Funding cuts and new guardrails possible
Colorado officials are considering legislation and state rules that could cut homeschool enrichment funding and limit growth.
In March, the Joint Budget Committee ordered the drafting of a bill that would give a quarter of full-time funding to enrichment programs that operate the equivalent of one day a week. That means the state would pay about $3,000 on average per homeschool enrichment student instead of about $6,000.
That bill has not yet been introduced, and homeschool enrichment programs are lobbying for changes.
In addition, the State Board of Education last week approved a motion to push for a bill that would limit Boards of Cooperative Educational Services’ authorizing power so they could only approve schools and programs that would benefit students in their member school districts. The change would drastically curtail the reach of a co-op like ERBOCES, which has just two member districts.
Bulthuis, who runs Crossroad Workforce Readiness Program, is worried about funding cuts. Her homeschool enrichment program provides 90 to 100 hours of class time per semester.

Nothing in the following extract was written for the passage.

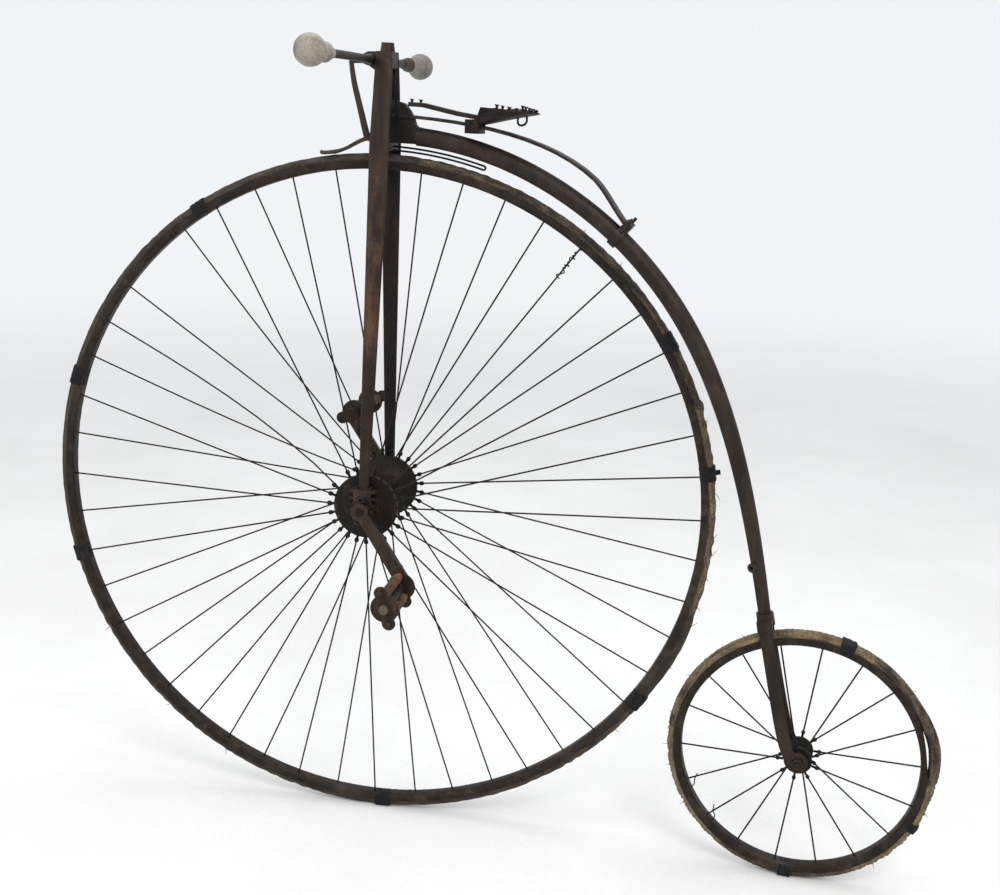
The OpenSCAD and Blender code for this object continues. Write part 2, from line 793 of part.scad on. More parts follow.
module spring_clamp() {
    band_w = 16;
    band_t = 4;
    lug = backbone_r + 6 - rest_gap;
    color([0.17, 0.13, 0.13]) placed() translate([0, 0, front_r]) rotate([0, -clamp_angle, 0])
        translate([ring_r, 0, 0]) {
            difference() {
                union() {
                    translate([0, 0, -band_w / 2]) cylinder(r = backbone_r + band_t, h = band_w);
                    translate([0, -leaf_w / 2, -band_w / 2]) cube([lug, leaf_w, band_w]);
                }
                translate([0, 0, -band_w]) cylinder(r = backbone_r + rest_gap, h = 2 * band_w);
            }
            translate([lug + leaf_t + 2 * rest_gap, -leaf_w / 2 - 3, -band_w / 2])
                cube([6, leaf_w + 6, band_w]);
            for (s = [left, right])
                translate([lug - 8, s * (leaf_w / 2 + 4), 0]) rotate([0, 90, 0])
                    cylinder(d = 6, h = 8 + leaf_t + 16);
        }
}

clip_x = 182;

module saddle_clip() {
    clip_l = 28;
    top = leaf_level - 8;
    color([0.12, 0.10, 0.11]) placed() difference() {
        translate([clip_x - clip_l / 2, -leaf_w / 2 - 5, top - 18]) cube([clip_l, leaf_w + 10, 25]);
        strip([for (i = [2:8]) curve(leaf_curve_a, i / 12)], leaf_t + 2 * rest_gap, leaf_w + 2 * rest_gap);
    }
}

// Strip from the neck to the clip; its hole held the nose of the leather
nose_path = [[56, leaf_level + 22], [84, leaf_level + 21], [150, leaf_level + 8], [200, leaf_level + 1]];
nose_t = 8;
nose_hole_x = 140;

module saddle_nose() {
    run = nose_path[2] - nose_path[1];
    at = nose_path[1] + run * (nose_hole_x - nose_path[1].x) / run.x;
    color([0.24, 0.21, 0.18]) placed() difference() {
        strip(nose_path, nose_t, 20);
        translate([at.x, 0, at.y]) rotate([0, -atan2(run.y, run.x), 0])
            translate([0, 0, -nose_t]) cylinder(d = nose_hole_d, h = 2 * nose_t);
    }
}

// Dished plate, narrow in front, with its edge turned up
module saddle_cantle() {
    across_n = 16;
    along_n = 6;
    plate_h = 3;
    function spot(s, v, lift) =
        let (mid = leaf_level - 10.5 + 21.5 * s)
        [192 + 26 * v * v + s * (108 - 80 * v * v), v * cantle_w / 2,
            mid + (leaf_level + 18 - mid) * pow(abs(v), 2.2) + lift];
    rings = [for (i = [0:across_n]) let (v = -1 + 2 * i / across_n)
        concat([for (k = [0:along_n]) spot(k / along_n, v, 0)],
            [for (k = [along_n:-1:0]) spot(k / along_n, v, plate_h)])];
    color([0.13, 0.10, 0.10]) placed() skin(rings);
}

// Wire loop for a strap under the cantle
module saddle_loop() {
    top = leaf_level + 12;
    low = leaf_level - 10;
    wire = 3.2;
    color([0.12, 0.10, 0.10]) placed() strip([[262, top], [264, low], [276, low + 4], [278, top]], wire, wire);
}

backbone();
neck();
step_boss();
rear_fork_crown();
rear_fork_left();
rear_fork_right();
rear_axle();
rear_axle_nuts();
saddle_spring();
spring_clamp();
saddle_clip();
saddle_nose();
saddle_cantle();
saddle_loop();
fork_blade_left();
fork_blade_right();
fork_crown();
head_top();
head_cap();
handlebar();
grip_left();
grip_right();
brake_arm();
brake_spoon();
brake_spring();
hub_bearing_left();
hub_bearing_right();
front_tyre();
front_rim();
front_hub();
front_axle();
front_spokes_left();
front_spokes_right();
crank_left();
crank_right();
pedal_pin_left();
pedal_pin_right();
pedal_left();
pedal_rubbers_left();
pedal_right();
pedal_rubbers_right();
rear_tyre();
rear_rim();
rear_hub();
rear_spokes_left();
rear_spokes_right();
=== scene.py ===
import json
import math
import bmesh
import bpy
import numpy as np
from mathutils import Matrix, Vector

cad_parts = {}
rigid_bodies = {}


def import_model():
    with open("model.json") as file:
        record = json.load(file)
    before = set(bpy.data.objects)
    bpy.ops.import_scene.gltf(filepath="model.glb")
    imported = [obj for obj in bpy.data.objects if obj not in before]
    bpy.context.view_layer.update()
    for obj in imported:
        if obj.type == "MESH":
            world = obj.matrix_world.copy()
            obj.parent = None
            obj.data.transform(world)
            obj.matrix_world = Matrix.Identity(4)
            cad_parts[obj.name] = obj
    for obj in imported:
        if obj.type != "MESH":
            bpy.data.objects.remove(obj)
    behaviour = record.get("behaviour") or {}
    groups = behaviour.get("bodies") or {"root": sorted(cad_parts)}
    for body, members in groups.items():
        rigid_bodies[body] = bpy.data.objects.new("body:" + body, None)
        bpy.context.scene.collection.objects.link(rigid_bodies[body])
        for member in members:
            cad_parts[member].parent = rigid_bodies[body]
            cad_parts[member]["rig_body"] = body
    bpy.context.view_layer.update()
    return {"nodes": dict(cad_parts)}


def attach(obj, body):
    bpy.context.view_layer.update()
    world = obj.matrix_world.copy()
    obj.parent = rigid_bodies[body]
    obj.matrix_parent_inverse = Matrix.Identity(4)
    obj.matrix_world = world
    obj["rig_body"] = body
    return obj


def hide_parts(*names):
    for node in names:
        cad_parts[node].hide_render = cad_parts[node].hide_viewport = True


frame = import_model()
nodes = frame["nodes"]
print("frame loaded")

# where things are: metres, forward is -X, the rider's left is -Y

machine = {
    "seat": (0.245, 0.0, 1.400),      # the part's origin above the ground under the front hub
    "frontRadius": 0.660,
    "rearRadius": 0.248,
    "wheelbase": 0.846,
    "turn": 5.2,                      # steering, degrees to the left
    "lean": 0.8,                      # steering head, degrees back
    "ringDepth": 0.0287,              # tyre and rim together
    "tyreThickness": 0.022,
}
seat = np.array(machine["seat"])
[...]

“I have to do all of those same things for my program that a school does for a full-time program,” she said. “It’s not as much work as a full-time school, but it’s also not a quarter of the work.”
Bulthuis also said the estimated savings of up to $40 million from homeschool enrichment cuts is a drop in the bucket compared to Colorado’s public education budget, which is about $10 billion for K-12 schools this year.
But some lawmakers and public school advocates argue that even relatively small amounts of money matter at a time when public schools are laying off teachers and cutting programs.
Rep. Emily Sirota, the Democratic chair of the Joint Budget Committee, said state-funded homeschool enrichment programming “sounds very nice for the kids who are receiving it, but it seems very unfair to me … that we would continue to direct this vast sum of money to a program that is clearly being abused.”